Alba Nidia "Miss Pupa" Encarnación Ayala (2 February 1956 – 11 March 2012) was a sixth-grade public school teacher and community leader in Vieques, Puerto Rico. A devoted Catholic, she always put God first; and that was her foundation, passion and strength for living a life of service to others. She advocated for the rights of the people of Vieques and Puerto Rico in general. She was the voice for better Maritime Transportation and health services which are crucial for the people of Vieques, Women's rights, the poor and the outcast; fought against prejudice, racism and injustice. She also helped lead the movement to end U.S. Navy bombings in the island-municipality and have the lands expropriated by the Navy in the 1940s returned to civilian use. She died on 11 March 2012 in the hospital del Maestro in Vieques, due to complications of diabetes.

Contrary to most leaders in the fight against the use of Vieques lands as a target range and amphibious landing training grounds for Naval and U.S. Marine forces, Encarnación was a supporter of statehood for Puerto Rico, and was highly respected by Puerto Ricans from all political ideologies.

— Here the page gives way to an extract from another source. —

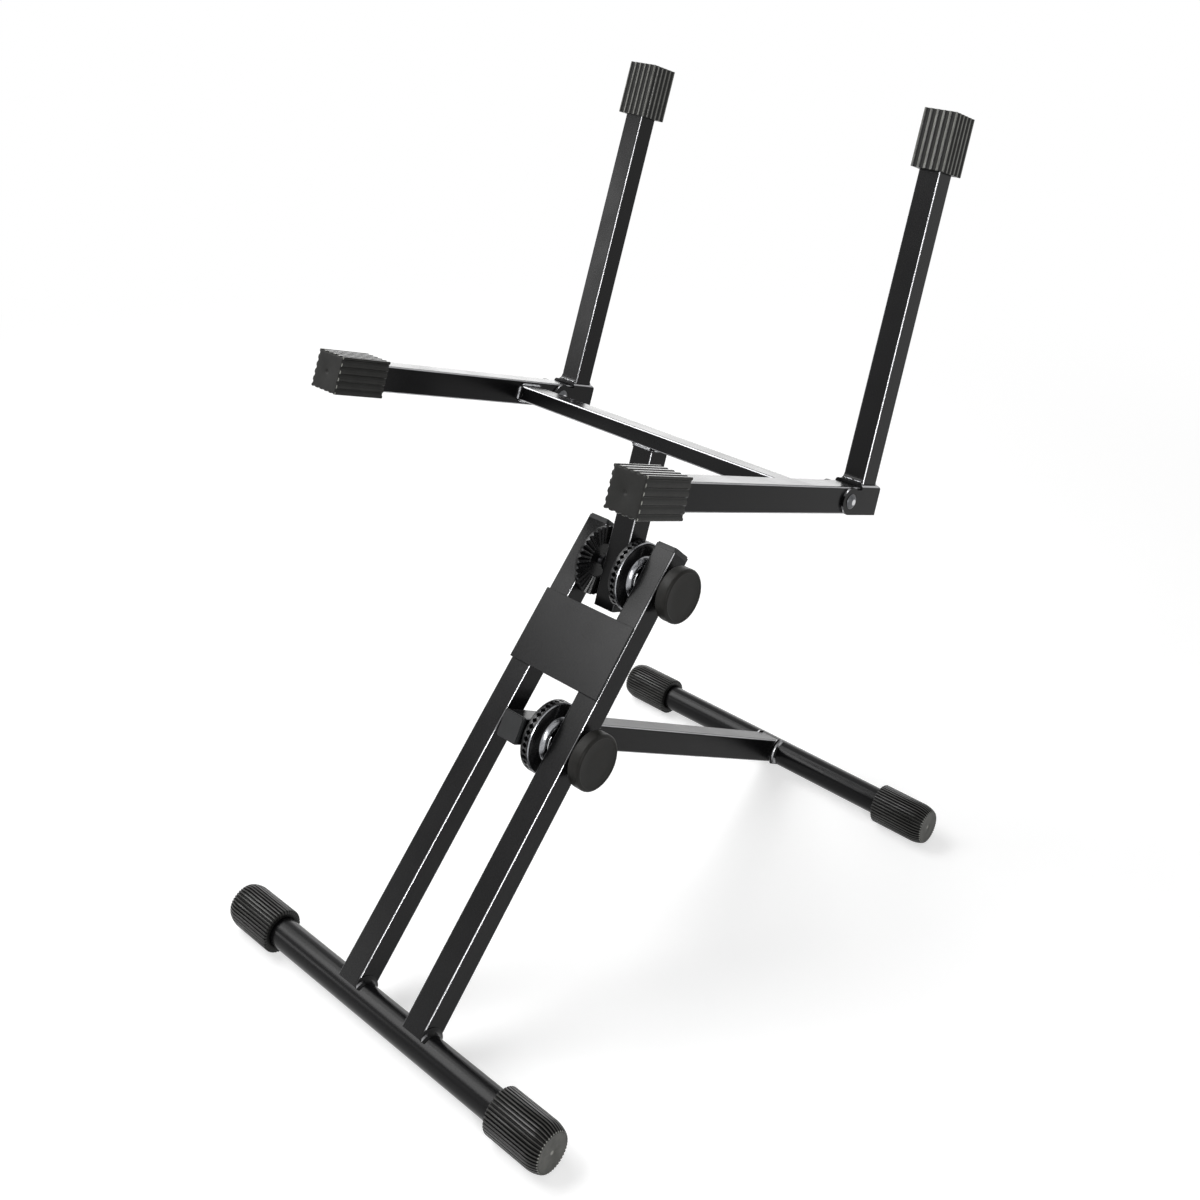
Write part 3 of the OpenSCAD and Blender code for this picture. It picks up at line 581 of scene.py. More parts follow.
# where the crossbar's ends, sides and faces and the neck's top carry their beads
bar_end = ARM_X - TUBE / 2 - SEAT
bar_side, bar_top = BAR_D / 2 + SEAT, BAR_H / 2 + SEAT
neck_top = NECK_H - BAR_H / 2 - SEAT
cradle_welds = []
for m in SIDES:
    for n in (-1, 1):
        low_end = (m * bar_end, n * bar_side, NECK_H - BAR_H / 2 + BEAD_END)
        high_end = (m * bar_end, n * bar_side, NECK_H + BAR_H / 2 - BEAD_END)
        cradle_welds.append(straight(cradle_frame, low_end, high_end))
        level = NECK_H + n * bar_top
        front_end = (m * bar_end, LONG_END - bar_side, level)
        back_end = (m * bar_end, bar_side - LONG_END, level)
        cradle_welds.append(straight(cradle_frame, front_end, back_end))
    side = m * (TUBE / 2 + SEAT)
    reach = TUBE / 2 - BEAD_END
    cradle_welds.append(straight(cradle_frame, (side, -reach, neck_top), (side, reach, neck_top)))
    cradle_welds.append(straight(cradle_frame, (-reach, side, neck_top), (reach, side, neck_top)))
WELDS = {"cradle": cradle_welds}
reach = UPRIGHT / 2 - BEAD_END
foot = WEB_TOP + SEAT
for m, side in SIDES.items():
    WELDS[side + "_upright"] = [
        straight(hinge_frame[m], (-reach, y, foot), (reach, y, foot))
        for y in (UPRIGHT_SET - SEAT, UPRIGHT_SET + UPRIGHT + SEAT)
    ]
bead_tree = weld_tree()
for seed, (body, paths) in enumerate(WELDS.items()):
    mesh = grown(chains(paths), bead_tree, bead_paint, Seed=float(seed))
    piece("weld_beads_" + body, shaded(mesh, 60), bead_paint, body, "black_steel")


# ---------- rubber caps ----------


def close_cap(tree, given, smooth, dust_and_highlight, shift):
    """Stores "smooth" and the paleness of dust and painted highlight on a cap's points, shifts them and
    ends the tree
    """
    cap = given["Geometry"]
    for name, value in (("smooth", smooth), ("dust_and_highlight", dust_and_highlight)):
        cap = add(tree, "GeometryNodeStoreNamedAttribute", {"Geometry": cap, "Name": name, "Value": value},
                  data_type="FLOAT", domain="POINT")
    cap = add(tree, "GeometryNodeSetPosition", {"Geometry": cap, "Offset": shift})
    return close_tree(tree, cap, given)


# Shares of a flute's width from its middle: its floor ends at the first and its side at the second
FLUTE_FLOOR, FLUTE_SIDE = 0.24, 0.6
# shares of the flutes' pitch from a flute's middle between which a crest's painted highlight sets in
TOP_FROM, TOP_FULL = 0.24, 0.42


def flute_tree():
    """Flutes down a round cap: grooves with hollow sides. "smooth" is stored for the crests between them,
    and a paleness that paints a highlight on the crests' tops, makes the end face paler, and paints the
    brightest highlight on the crests' ends at its rim"""
    tree, given = grow_tree(
        "cap_flutes", Flutes=FLUTES, Width=FLUTE_W * FLUTES / (math.pi * CAP_D), Depth=FLUTE_DEPTH * MM,
        From=15.5 * MM, Rim=(CAP_L - 0.5) * MM, Rim_Half=0.4 * MM, End=(CAP_L - 0.7) * MM, Gate=1.7 * MM,
        Rubbed=0.13, End_Rubbed=0.28,
    )
    flat, turns, height = around_z(tree)
    radius = add(tree, VECTOR_MATH, (flat,), operation="LENGTH").outputs["Value"]
    count = add(tree, MATH, (turns, given["Flutes"]), operation="MULTIPLY")
    away = add(tree, MATH, (count, 0.5), operation="PINGPONG")
    half = add(tree, MATH, (given["Width"], FLUTE_SIDE), operation="MULTIPLY")
    floor_half = add(tree, MATH, (given["Width"], FLUTE_FLOOR), operation="MULTIPLY")
    ridge = add(tree, RANGE, {"Value": away, "From Min": floor_half, "From Max": half},
                interpolation_type="SMOOTHSTEP")
    cut = add(tree, RANGE, {"Value": ridge, "To Min": given["Depth"], "To Max": 0.0})
    outer = add(tree, MATH, (radius, given["From"]), operation="GREATER_THAN")
    cut = add(tree, MATH, (cut, outer), operation="MULTIPLY")
    outward = add(tree, VECTOR_MATH, (flat,), operation="NORMALIZE")
    crest = add(tree, MATH, (ridge, outer), operation="MULTIPLY")
    top = add(tree, RANGE, {"Value": away, "From Min": TOP_FROM, "From Max": TOP_FULL})
    top = add(tree, MATH, (top, outer), operation="MULTIPLY")
    # painted highlight: the crests' tops are made paler
    pale = add(tree, MATH, (top, given["Rubbed"]), operation="MULTIPLY")
    rim = add(tree, MATH, (height, given["Rim"], given["Rim_Half"]), operation="COMPARE")
    rim = add(tree, MATH, (rim, top), operation="MULTIPLY")
    gate = add(tree, MATH, (radius, given["Gate"]), operation="LESS_THAN")
    end = add(tree, MATH, (height, given["End"]), operation="GREATER_THAN")
    end = add(tree, MATH, (end, given["End_Rubbed"]), operation="MULTIPLY")
    # the painted highlight on the crests' ends at the rim, the pale gate mark and the paler end face
    for wear_and_highlight in (rim, gate, end):
        pale = add(tree, MATH, (pale, wear_and_highlight), operation="MAXIMUM")
    return close_cap(tree, given, crest, pale, sunk(tree, outward, cut))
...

In 2008, during a visit by Chelsea Clinton to Vieques, Encarnación, along with then mayor Dámaso Serrano endorsed Hillary Clinton for president and was instrumental in the New York senator's 66% to 34% win over Barack Obama in Vieques. Puerto Rican Independence Party President Rubén Berríos stated that "Puerto Rico lost one of the most prominent leaders and spokespersons in the fight against the Navy on the island of Vieques"

In her honor, Governor Luis G. Fortuño ordered all United States and Puerto Rico flags to fly at half-staff at all public facilities in Puerto Rico on the day of her burial. House Speaker Jenniffer González announced that one of the Maritime Transportation Authority vessels would be named after the late community leader.